Written problem: Using the data below, repeat all of it precisely.

Available data:
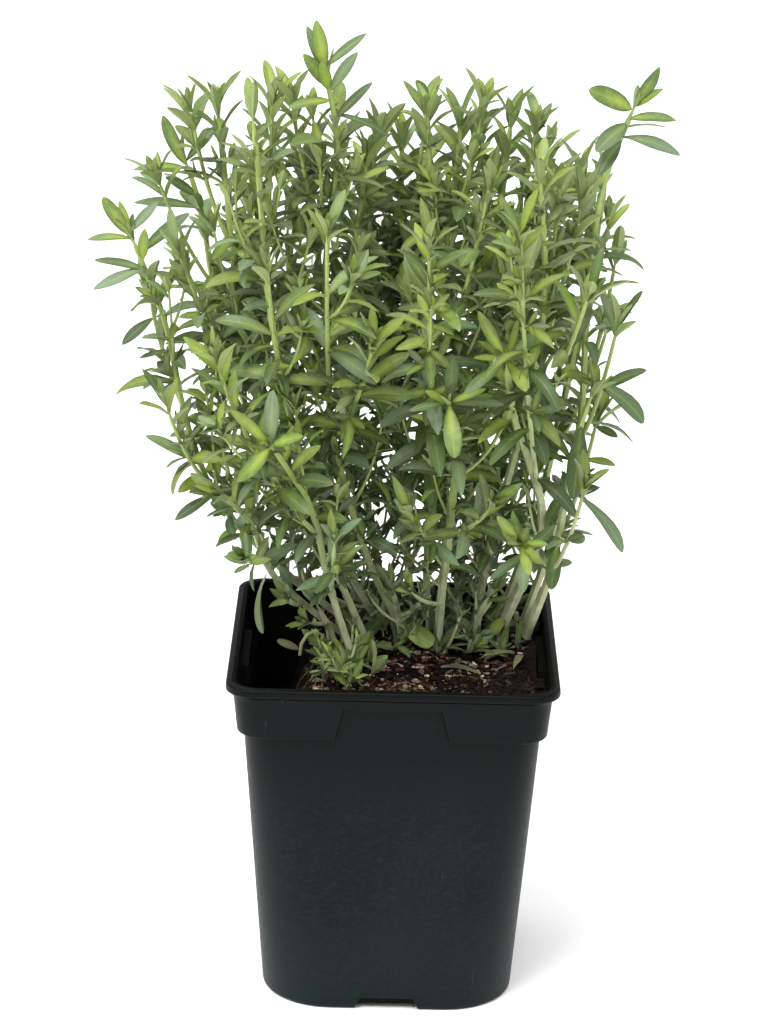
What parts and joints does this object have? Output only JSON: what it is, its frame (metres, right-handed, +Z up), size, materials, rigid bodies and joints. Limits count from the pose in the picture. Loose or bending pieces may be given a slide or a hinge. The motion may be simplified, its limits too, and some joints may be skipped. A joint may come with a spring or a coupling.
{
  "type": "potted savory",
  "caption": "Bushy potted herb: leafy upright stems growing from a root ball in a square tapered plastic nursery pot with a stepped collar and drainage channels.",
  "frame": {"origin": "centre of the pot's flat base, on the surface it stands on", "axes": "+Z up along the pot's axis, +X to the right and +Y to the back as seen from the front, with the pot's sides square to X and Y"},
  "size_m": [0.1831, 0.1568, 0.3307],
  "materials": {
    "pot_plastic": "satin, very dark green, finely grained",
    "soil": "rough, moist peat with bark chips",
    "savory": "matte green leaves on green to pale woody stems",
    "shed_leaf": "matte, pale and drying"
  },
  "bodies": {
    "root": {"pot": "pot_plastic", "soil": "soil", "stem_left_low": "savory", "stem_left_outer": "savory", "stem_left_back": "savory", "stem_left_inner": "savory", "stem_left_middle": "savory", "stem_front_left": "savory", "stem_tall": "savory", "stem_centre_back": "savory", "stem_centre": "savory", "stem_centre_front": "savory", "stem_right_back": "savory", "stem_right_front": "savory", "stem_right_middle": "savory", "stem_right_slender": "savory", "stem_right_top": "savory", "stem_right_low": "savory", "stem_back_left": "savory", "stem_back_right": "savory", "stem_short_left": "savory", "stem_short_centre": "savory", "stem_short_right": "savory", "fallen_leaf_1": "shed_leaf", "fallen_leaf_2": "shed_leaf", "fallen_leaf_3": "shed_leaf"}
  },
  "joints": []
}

Completed task:
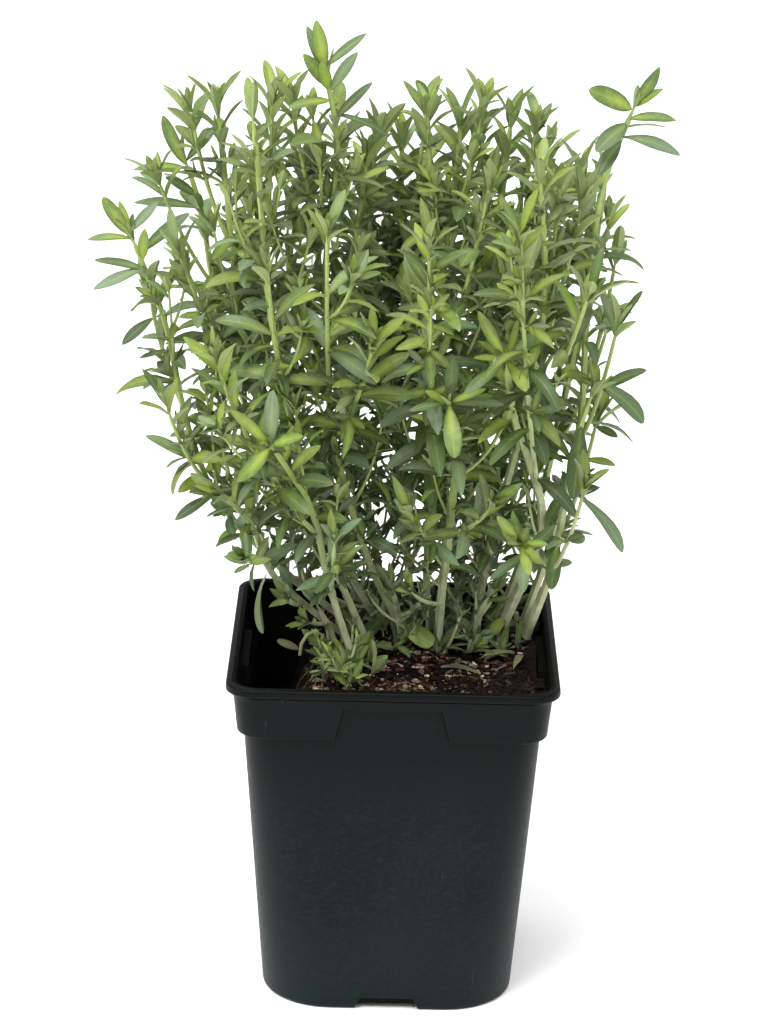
What parts and joints does this object have? Output only JSON: what it is, its frame (metres, right-handed, +Z up), size, materials, rigid bodies and joints. Limits count from the pose in the picture. Loose or bending pieces may be given a slide or a hinge. The motion may be simplified, its limits too, and some joints may be skipped. A joint may come with a spring or a coupling.
{
  "type": "potted savory",
  "caption": "Bushy potted herb: leafy upright stems growing from a root ball in a square tapered plastic nursery pot with a stepped collar and drainage channels.",
  "frame": {"origin": "centre of the pot's flat base, on the surface it stands on", "axes": "+Z up along the pot's axis, +X to the right and +Y to the back as seen from the front, with the pot's sides square to X and Y"},
  "size_m": [0.1831, 0.1568, 0.3307],
  "materials": {
    "pot_plastic": "satin, very dark green, finely grained",
    "soil": "rough, moist peat with bark chips",
    "savory": "matte green leaves on green to pale woody stems",
    "shed_leaf": "matte, pale and drying"
  },
  "bodies": {
    "root": {"pot": "pot_plastic", "soil": "soil", "stem_left_low": "savory", "stem_left_outer": "savory", "stem_left_back": "savory", "stem_left_inner": "savory", "stem_left_middle": "savory", "stem_front_left": "savory", "stem_tall": "savory", "stem_centre_back": "savory", "stem_centre": "savory", "stem_centre_front": "savory", "stem_right_back": "savory", "stem_right_front": "savory", "stem_right_middle": "savory", "stem_right_slender": "savory", "stem_right_top": "savory", "stem_right_low": "savory", "stem_back_left": "savory", "stem_back_right": "savory", "stem_short_left": "savory", "stem_short_centre": "savory", "stem_short_right": "savory", "fallen_leaf_1": "shed_leaf", "fallen_leaf_2": "shed_leaf", "fallen_leaf_3": "shed_leaf"}
  },
  "joints": []
}